Os impactantes contos do Jacaré

Luiz Sérgio Metz é natural de Santo Ângelo (RS). Foi escritor, jornalista e compositor. Jacaré, como era conhecido, morreu em 1996.

Luiz Sérgio Metz é natural de Santo Ângelo (RS). Foi escritor, jornalista e compositor. Jacaré, como era conhecido, morreu em 1996.

Carlos Garcia

Lá se vão vinte anos sem Luiz Sérgio Metz, o Jacaré. Não cheguei a conhecê-lo. Tampouco apreciei sua obra em vida. Só agora, fui ler, pela primeira vez, uma ficção sua. É O primeiro e o segundo homem, livro de contos que me deixou deslumbrado pelo seu trabalho. Fico imaginando o quanto poderia ter sido produzido pelo Jacaré, se não tivesse sido vitimado prematuramente pelo câncer.

Fui instigado a conhecer o trabalho de Metz alguma vez que li o professor Luis Augusto Fischer elogiando efusivamente o escritor. Depois, numa conversa durante a última Feira do Livro, o Dilan Camargo me recomendou as ficções do Jacaré. Bom, eram dois entendidos carimbando e assinando embaixo. Não podiam estar errados. E, claro, não estavam.

Quando terminei de ler O neto do Senhor, primeiro conto do livro O primeiro e o segundo homem, pude entender que não se trata simplesmente de um conto, mas de um furacão. O texto de Metz é um fenômeno que chega com força e tira do lugar as ideias do leitor. Já nesse conto de abertura, fica clara a forma elegante com que o autor subverte padrões. Ele confirma o caráter divino atribuído à figura de Sepé, mas por meio de um divertido labirinto de palavras.

No todo, o estilo do texto saborosíssimo se alia a temas pontuais, que Metz trata com sensibilidade única. A atenção dedicada ao gaúcho do campo, por exemplo, é um dos pontos fortes nas histórias do escritor. E complementa, de certa forma, a análise feita na literatura de Cyro Martins, em especial no que se refere à decadência da relação entre o gaúcho e campo.

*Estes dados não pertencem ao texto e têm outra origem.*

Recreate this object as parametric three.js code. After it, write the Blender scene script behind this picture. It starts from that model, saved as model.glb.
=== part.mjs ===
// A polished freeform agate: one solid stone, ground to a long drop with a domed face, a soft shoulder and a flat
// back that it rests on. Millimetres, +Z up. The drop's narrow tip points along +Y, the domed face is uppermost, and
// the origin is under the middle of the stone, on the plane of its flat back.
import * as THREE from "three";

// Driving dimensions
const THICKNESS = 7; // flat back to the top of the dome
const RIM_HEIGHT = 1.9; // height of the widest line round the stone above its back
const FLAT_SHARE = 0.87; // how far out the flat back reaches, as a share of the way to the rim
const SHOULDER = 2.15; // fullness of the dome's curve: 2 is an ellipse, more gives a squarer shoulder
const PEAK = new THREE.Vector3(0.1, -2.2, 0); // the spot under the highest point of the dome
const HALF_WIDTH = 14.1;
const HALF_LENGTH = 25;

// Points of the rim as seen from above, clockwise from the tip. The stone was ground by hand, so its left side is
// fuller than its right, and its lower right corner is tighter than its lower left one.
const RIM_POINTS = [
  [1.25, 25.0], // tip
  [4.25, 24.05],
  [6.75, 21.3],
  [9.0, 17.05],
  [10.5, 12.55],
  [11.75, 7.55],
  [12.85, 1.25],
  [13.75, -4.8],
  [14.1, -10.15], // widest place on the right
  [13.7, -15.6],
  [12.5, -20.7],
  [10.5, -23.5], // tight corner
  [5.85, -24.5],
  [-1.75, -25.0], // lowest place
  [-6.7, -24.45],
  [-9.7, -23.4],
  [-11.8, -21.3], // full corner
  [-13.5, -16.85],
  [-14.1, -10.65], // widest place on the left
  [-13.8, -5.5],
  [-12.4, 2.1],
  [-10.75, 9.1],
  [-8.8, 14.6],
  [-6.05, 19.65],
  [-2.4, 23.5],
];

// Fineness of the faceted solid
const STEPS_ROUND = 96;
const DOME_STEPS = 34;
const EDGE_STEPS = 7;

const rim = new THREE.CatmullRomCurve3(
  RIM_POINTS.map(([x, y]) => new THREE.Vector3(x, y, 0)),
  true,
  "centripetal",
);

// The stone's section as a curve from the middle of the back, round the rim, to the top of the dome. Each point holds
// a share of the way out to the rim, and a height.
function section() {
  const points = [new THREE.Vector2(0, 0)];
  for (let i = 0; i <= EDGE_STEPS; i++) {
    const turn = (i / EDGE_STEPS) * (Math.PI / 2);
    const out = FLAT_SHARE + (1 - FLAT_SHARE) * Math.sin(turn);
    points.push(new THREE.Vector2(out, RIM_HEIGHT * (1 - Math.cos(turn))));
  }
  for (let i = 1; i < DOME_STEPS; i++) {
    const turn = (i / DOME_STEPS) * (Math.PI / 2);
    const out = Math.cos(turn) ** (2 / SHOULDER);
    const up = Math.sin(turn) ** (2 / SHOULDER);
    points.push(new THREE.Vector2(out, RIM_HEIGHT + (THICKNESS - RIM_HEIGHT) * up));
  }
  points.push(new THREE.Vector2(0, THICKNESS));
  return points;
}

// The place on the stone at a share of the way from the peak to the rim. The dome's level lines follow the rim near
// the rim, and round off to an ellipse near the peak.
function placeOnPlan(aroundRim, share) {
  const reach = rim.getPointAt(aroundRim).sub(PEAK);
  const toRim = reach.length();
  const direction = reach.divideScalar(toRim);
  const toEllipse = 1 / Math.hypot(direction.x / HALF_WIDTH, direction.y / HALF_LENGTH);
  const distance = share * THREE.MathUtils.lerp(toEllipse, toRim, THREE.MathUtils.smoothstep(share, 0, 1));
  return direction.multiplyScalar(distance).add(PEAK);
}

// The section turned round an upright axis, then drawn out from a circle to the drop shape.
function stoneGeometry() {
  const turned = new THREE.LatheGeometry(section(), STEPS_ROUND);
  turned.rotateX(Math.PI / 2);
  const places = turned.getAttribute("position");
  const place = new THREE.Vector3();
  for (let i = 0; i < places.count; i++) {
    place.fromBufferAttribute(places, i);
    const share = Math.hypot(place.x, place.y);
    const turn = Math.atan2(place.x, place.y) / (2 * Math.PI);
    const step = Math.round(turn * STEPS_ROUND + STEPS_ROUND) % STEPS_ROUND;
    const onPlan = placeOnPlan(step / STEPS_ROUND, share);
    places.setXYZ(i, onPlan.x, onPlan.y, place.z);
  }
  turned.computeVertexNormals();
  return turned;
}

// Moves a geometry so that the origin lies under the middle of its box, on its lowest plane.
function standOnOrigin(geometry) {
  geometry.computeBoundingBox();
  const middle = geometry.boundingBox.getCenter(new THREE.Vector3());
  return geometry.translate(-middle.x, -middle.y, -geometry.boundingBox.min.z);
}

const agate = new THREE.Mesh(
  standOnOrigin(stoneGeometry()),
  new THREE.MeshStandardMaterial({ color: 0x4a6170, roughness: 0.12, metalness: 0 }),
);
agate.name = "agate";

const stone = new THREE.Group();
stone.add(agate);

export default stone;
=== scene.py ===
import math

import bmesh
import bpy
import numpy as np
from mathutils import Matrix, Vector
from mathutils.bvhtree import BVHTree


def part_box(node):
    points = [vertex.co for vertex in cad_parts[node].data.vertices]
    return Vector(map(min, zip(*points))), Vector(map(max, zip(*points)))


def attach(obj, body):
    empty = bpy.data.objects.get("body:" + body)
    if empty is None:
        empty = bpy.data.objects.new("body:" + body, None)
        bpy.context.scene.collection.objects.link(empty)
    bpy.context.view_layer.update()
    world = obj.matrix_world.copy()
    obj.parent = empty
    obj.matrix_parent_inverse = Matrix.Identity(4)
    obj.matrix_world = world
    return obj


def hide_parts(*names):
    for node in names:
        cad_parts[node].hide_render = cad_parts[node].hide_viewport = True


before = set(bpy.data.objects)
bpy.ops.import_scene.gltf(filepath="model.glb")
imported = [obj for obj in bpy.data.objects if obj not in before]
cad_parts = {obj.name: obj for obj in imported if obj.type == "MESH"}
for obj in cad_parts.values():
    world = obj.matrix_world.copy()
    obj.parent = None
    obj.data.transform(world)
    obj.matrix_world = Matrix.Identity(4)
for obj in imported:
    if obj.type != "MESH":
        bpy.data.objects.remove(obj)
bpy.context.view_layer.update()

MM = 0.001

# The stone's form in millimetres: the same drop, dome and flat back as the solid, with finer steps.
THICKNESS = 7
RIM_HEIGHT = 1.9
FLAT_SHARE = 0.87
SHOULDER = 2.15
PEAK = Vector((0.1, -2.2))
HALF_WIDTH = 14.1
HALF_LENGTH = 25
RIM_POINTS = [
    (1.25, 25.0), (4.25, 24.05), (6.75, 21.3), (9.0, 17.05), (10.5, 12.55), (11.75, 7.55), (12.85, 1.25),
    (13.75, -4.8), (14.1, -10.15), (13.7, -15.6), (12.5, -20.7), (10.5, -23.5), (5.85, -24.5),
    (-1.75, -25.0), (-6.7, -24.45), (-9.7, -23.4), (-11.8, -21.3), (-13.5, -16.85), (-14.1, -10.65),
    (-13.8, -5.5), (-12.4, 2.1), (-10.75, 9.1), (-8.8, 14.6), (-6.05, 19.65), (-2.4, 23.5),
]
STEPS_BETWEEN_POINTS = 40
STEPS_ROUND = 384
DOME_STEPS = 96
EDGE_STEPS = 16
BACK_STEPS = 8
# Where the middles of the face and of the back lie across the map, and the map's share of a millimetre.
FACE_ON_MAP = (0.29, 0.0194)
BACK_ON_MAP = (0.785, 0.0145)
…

É o que se pode ver nos contos Ulpiano, seus irmãos e sua velha mãe, no qual os personagens abandonam o campo em busca de uma vida melhor na cidade, e A noite da boiguaçu, em que as mazelas da cidade grande finalmente chegam e abalam a tranquilidade do campo. Nos dois casos, o autor despeja a realidade nua e crua. Casos que poderiam ser verdadeiros. Ainda que busque em alguns momentos um tom bem humorado, jamais encobre a realidade em favor de uma história mais bonita e feliz.

Além da questão do homem do campo, Metz resgata aspectos da infância. Uma infância simples e distante. Do tempo em que as crianças transformavam coisas mínimas em grandiosas. Em A nica-joga, o autor demonstra, em primeiro plano, a decepção com insucesso no jogo de bolita, mas, quem lê, se comove com a beleza nostálgica da infância. Comoção ainda mais aparente no bem poético Lucinho, o inventor de passarinhos, outra história que tem o mundo de criança como objeto principal.

No livro, não há conto que possa ser considerado fraco. Todos tem seu valor. Mas o mais impactante é A cadela e o guri. A vida no lixão, a vulnerabilidade social e a violência são compactadas em poucas páginas para jogar na cara do leitor de classe média a cruel realidade do mundo. Não que o autor queira comover o seu público com um mimimi típico das lições de moral de Hollywood. Apenas busca mostrar como é a pobreza extrema. Ela existe, está aí e é assim. E existem pessoas assim e assim ⎼ honestos e bandidos ⎼ vivendo nessas condições. Não tenho dúvida que, de todas, é a história que cumpre o papel mais importante no decorrer do livro.

Embora o conteúdo de O primeiro e o segundo homem seja de tanta força e efeito, estou admirado também com o estilo e linguagem. Nos textos de Metz, cada palavra, cada virgula, cada ponto está no local perfeito. As curvas das frases dobram no ponto exato. Isso quando tem necessidade de dobrar. Caso contrário, estaqueiam na medida. As repetições também. Metz não as poupa. Mas também não exagera.

Para indicar algum ponto negativo, talvez eu precise reler o livro usando o óculos do mal-humor. Pena que a vida e obra do autor tenham sido tão curtas. Eu, que não quero perder tempo, enquanto escrevo este texto, já estou com outra janela aberta, procurando onde arranjar o outro livro de ficção de Metz, o romance Assim na terra.